August 13: The New York Times reports that Attorney General Jeff Sessions is taking legal steps to support states that have launched restrictive voter-registration laws, upturning actions taken by the Obama administration. Critics assert that minorities, likely to vote Democratic, are most likely to be purged from voter rolls or prevented from registering.
Recent News Briefs
June 4: President tweets that he has the "absolute right" to pardon himself, but will not do so because he has "done nothing wrong." Not only is the Mueller investigation a "witch hunt," he asserts, but it's "unconstitutional."
June 8: Trump arrives late at G-7 conference in Quebec, Canada after alienating long-standing allies and calling for readmission of Russia to the group.
June 9: Departing early from G-7 conference, Trump refuses to sign joint communique and, in tweet from plane enroute to Singapore, calls Canada's prime minister Justin Trudeau "very dishonest and weak."
June 10: Two presidential advisors escalate the verbal assault on Canadian prime minister. Peter Navarro declares that there is a "special place in hell" for any world leader who engages in "bad faith diplomacy" with Trump.
June 11: Attorney General Jeff Sessions tightens rule on asylum-seekers who flee domestic violence or gang attacks, making it far more difficult for them to be allowed into U.S. Meanwhile, in the Mediterranean, Italy and Malta turn away a rescue ship carrying more than 600 refugees from Africa.
June 12: Historic summit between U.S. president and Kim Jong-un results in agreement to continue talks, but few details.
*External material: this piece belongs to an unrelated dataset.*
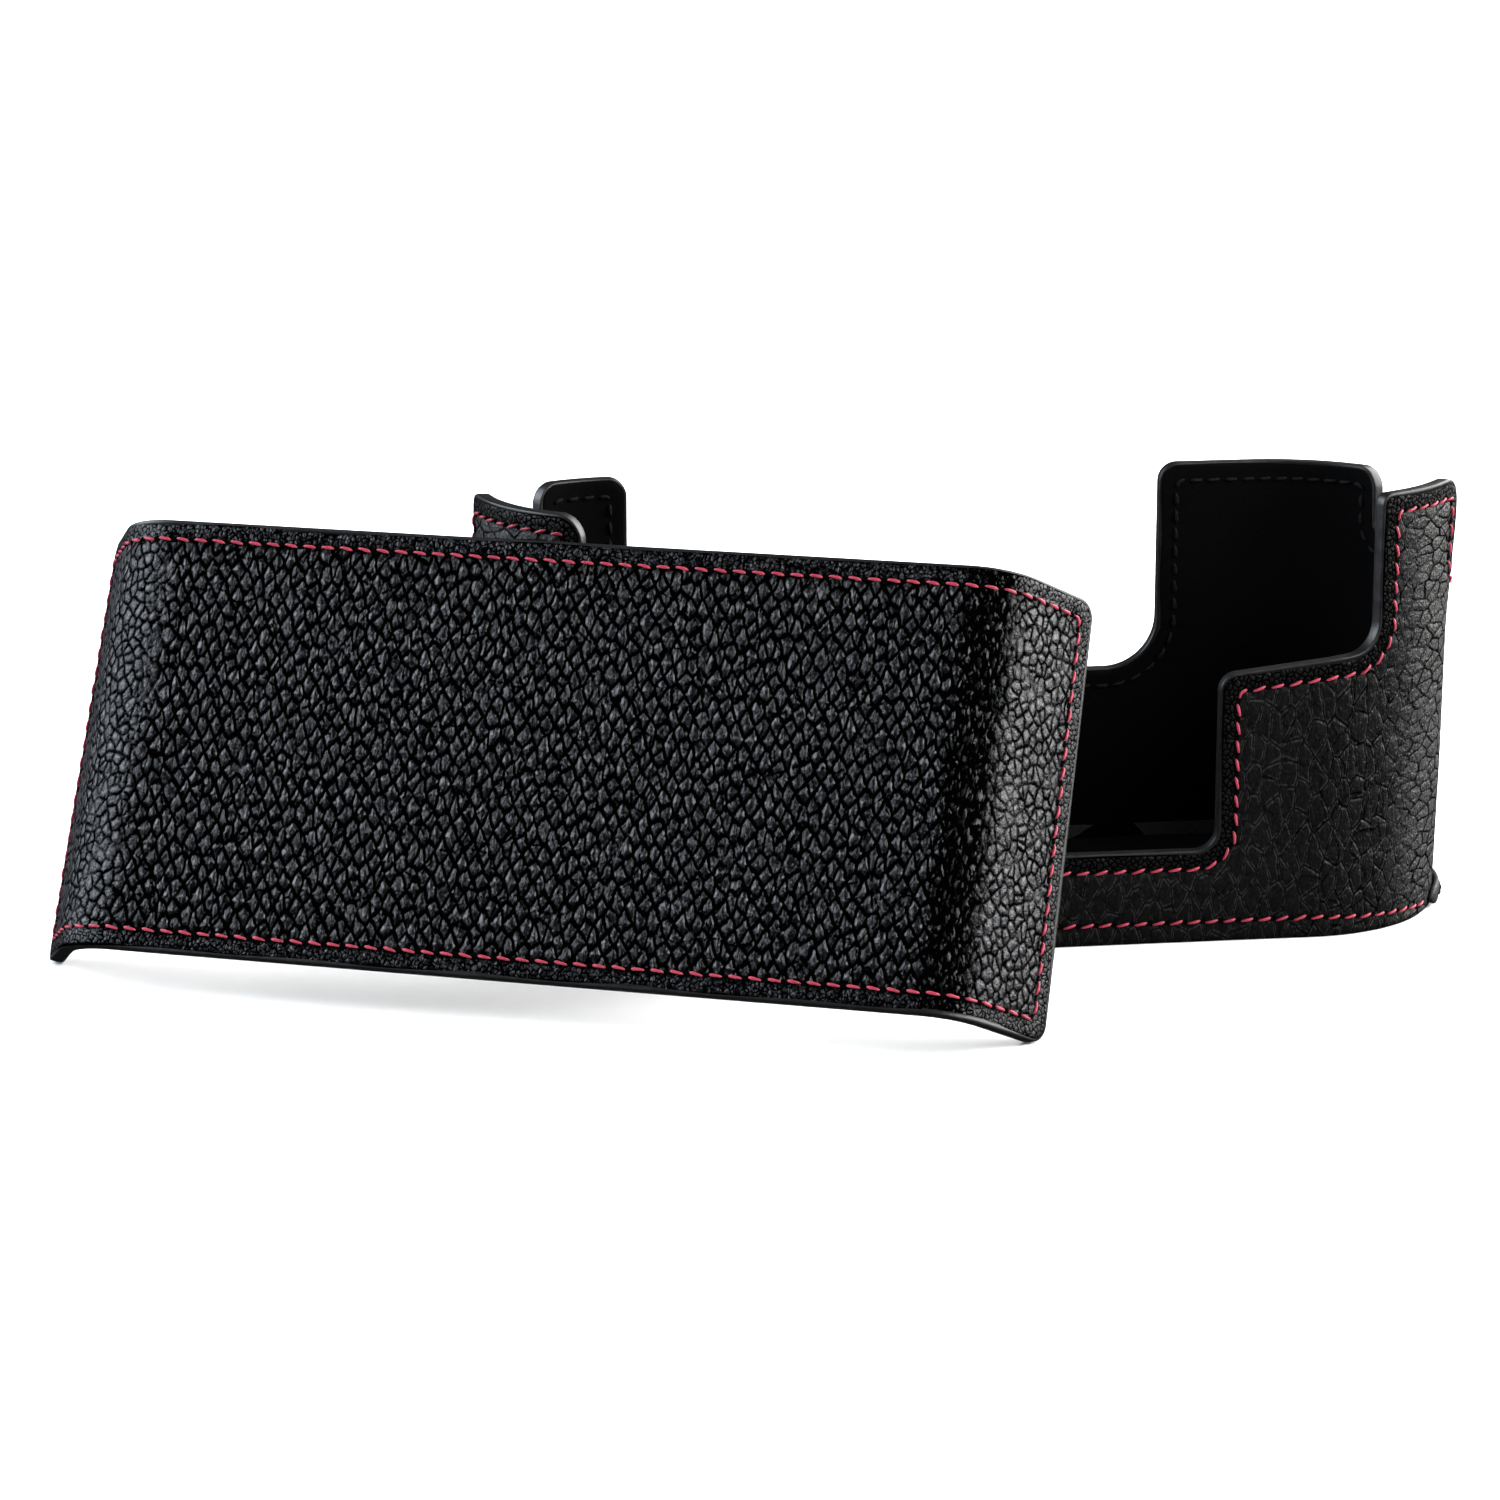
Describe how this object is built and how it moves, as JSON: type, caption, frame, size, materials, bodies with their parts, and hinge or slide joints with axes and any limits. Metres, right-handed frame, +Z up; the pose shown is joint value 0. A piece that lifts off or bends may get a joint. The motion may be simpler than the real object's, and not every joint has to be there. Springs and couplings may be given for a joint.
{
  "type": "leather ever ready camera case",
  "caption": "Black pebbled leather half case for a rangefinder camera, with a separate curled cover panel leaning on it, both edged with red stitching.",
  "frame": {"origin": "centre of the half case's underside", "axes": "+X along the half case towards the viewer's right, +Y from front to back, +Z up"},
  "size_m": [0.2079, 0.0991, 0.0653],
  "materials": {
    "pebbled_leather": "black pebbled grain, semi-gloss",
    "base_leather": "black smooth, satin",
    "binding_leather": "black smooth, semi-gloss",
    "suede_lining": "black microsuede, matt nap",
    "stiffener_board": "matt fibre board",
    "magnet_strip": "matt magnetic rubber",
    "plate_metal": "fine brushed",
    "bushing_brass": "turned",
    "screw_steel": "turned steel",
    "red_thread": "waxed thread",
    "black_thread": "waxed thread"
  },
  "bodies": {
    "half_case": {"wall_leather": "pebbled_leather", "wall_stiffener": "stiffener_board", "wall_lining": "suede_lining", "case_magnet_left": "magnet_strip", "case_magnet_right": "magnet_strip", "base_leather": "base_leather", "base_plate": "plate_metal", "base_lining": "suede_lining", "screw_bushing": "bushing_brass", "rear_base_binding": "binding_leather", "binding_thread": "black_thread", "base_thread": "red_thread", "rim_thread_outer": "red_thread", "rim_thread_inner": "black_thread"},
    "camera_screw": {"tripod_screw": "screw_steel", "screw_retainer": "screw_steel"},
    "cover": {"cover_leather": "pebbled_leather", "cover_stiffener": "stiffener_board", "cover_lining": "suede_lining", "cover_magnet_left": "magnet_strip", "cover_magnet_right": "magnet_strip", "cover_thread_outer": "red_thread", "cover_thread_inner": "black_thread"}
  },
  "joints": [
    {"name": "screw_turn", "type": "hinge", "parent": "half_case", "child": "camera_screw", "pos_m": [0.01, 0, 0.004], "axis": [0, 0, 1], "continuous": true},
    {"name": "cover_lift", "type": "slide", "parent": "half_case", "child": "cover", "axis": [0, 0, 1], "range_m": [0, 0.1]}
  ]
}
Trump supporters hail the session as a diplomatic victory, while critics charge that the North Korean leader gained considerably more than he gave up.
June 13: Citing coverage of Singapore summit, Trump calls the media, led by NBC and CNN, America's "biggest enemy."
June 17: Photo of 2-year-old child in tears as her mother is searched by immigration agents spreads rapidly, intensifying criticism of "zero-tolerance" policy initiated by Attorney General Jeff Sessions. Distressing audio tape of detained children crying and calling for "Mommy" or "Daddy" adds to the backlash.